Tuesday, September 30, 2008

The Internet and the Ecology of Media

(www.monsterguide.net)

I love how ideas come to me for these blog posts. One minute I have no idea what I want to write about, and then the next minute something grabs my attention and gives me an idea! That is exactly what happened for this post. I was unsure of what to write for The Ecology of Media post and was undecided on what technology to discuss. My attention quickly shifted from thinking of what I would write for this post to surfing the web. Then it hit me! Why not talk about the internet! (That just shows you how media dominates my life).

The internet is an amazing tool. It can be used as a library: finding information, gathering facts, and researching topics. It can be used for leisure: playing games, listening to music, and watching movies. Companies take advantage of the internet for marketing. The internet is a quick and easy way to introduce a company or product. Just recently, social networking sites, such as Facebook and Myspace, have created a form of interaction within the internet. You can chat with friends, e-mail others, share files. The uses for the internet are endless and new innovations are introduced every day.

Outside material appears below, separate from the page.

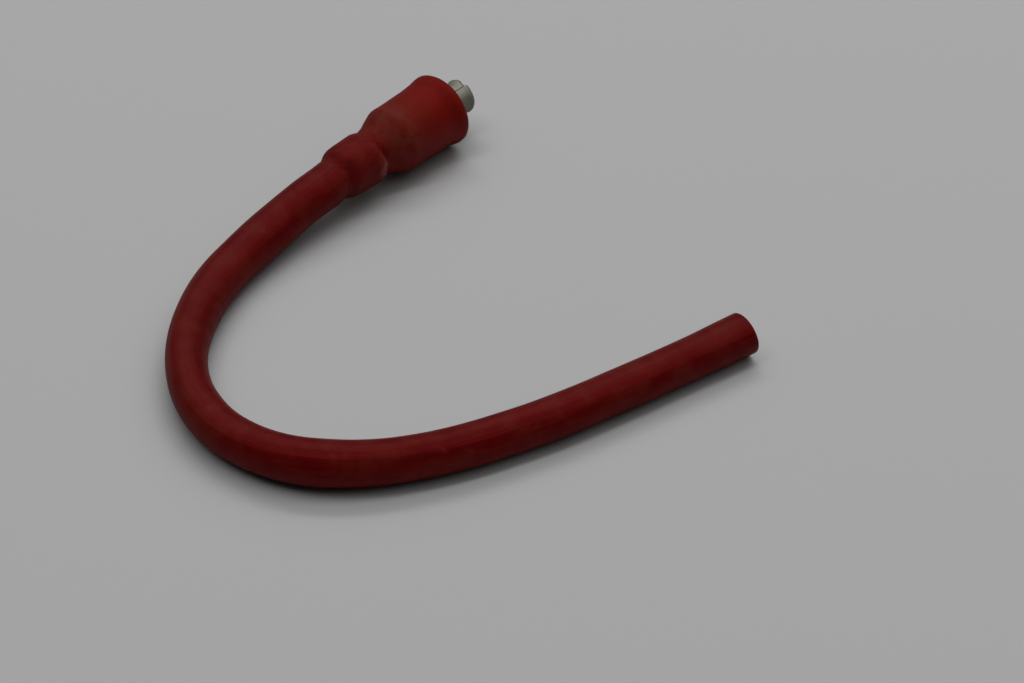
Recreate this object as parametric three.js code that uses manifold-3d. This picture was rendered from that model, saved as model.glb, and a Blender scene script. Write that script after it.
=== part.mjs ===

In a Keynote Address delivered at the Inaugural Media Ecology Association Convention, Neil Postman explained how “a medium is a technology within which a culture grows; that is to say, it gives form to a culture’s politics, social organization, and habitual ways of thinking” (Postman). The internet has done just that. Our entire culture has changed and grown through the internet. How we interact with people has changed dramatically. Instead of talking to someone face-to-face, we can now instantly send them an instant message, or an e-mail. We can also instantly receive almost any information over the internet. A search engine, such as Google, can immediately find information for us. “In less then a second, Google can search billions of web pages to find the information we need” (www.google.com). How we receive information and how we socialize has been dramatically altered with the introduction of the internet.

However, there is a disadvantage to this amazing tool that we use to gather information and socialize. People are loosing social skills because we are no longer interacting with a person directly. We now interact with people through a technology; through the internet. How is a person going to improve their listening and speaking skills if we only have to type in order to talk to a person? Also, the quality of the information we are receiving through the internet is weak and poor. Yes, it may be fast and easy to receive, but isn’t it more important to get information that is reliable and trustworthy? In North America, the internet is not monitored or regulated. Therefore, anything is possible and anything is allowed. So even though we can instantly receive information, the quality of the information is greatly diminished. It seems that the faster information can travel, the easier it can be altered.


(blaugh.com)

So is the internet helping our culture, or is it tearing our culture apart? Is the internet an amazing technology that will make our lives easier, or is it a technology that is giving us unreliable information? Should we follow the poem that McLuhan gave to Postman that stated: “Say neither, it is blessed nor cursed. Say only, it is here” (Postman). Or should we act and stand up for a better technology to receive reliable information. These are hard questions to answer however, I feel that the internet will continue to grow and produce some interesting changes in the coming years.

Work Cited

Postman, Neil. Keynote Address. Inaugural Media Ecology Association Convention. Fordham University, New York, NY. 16June 2000.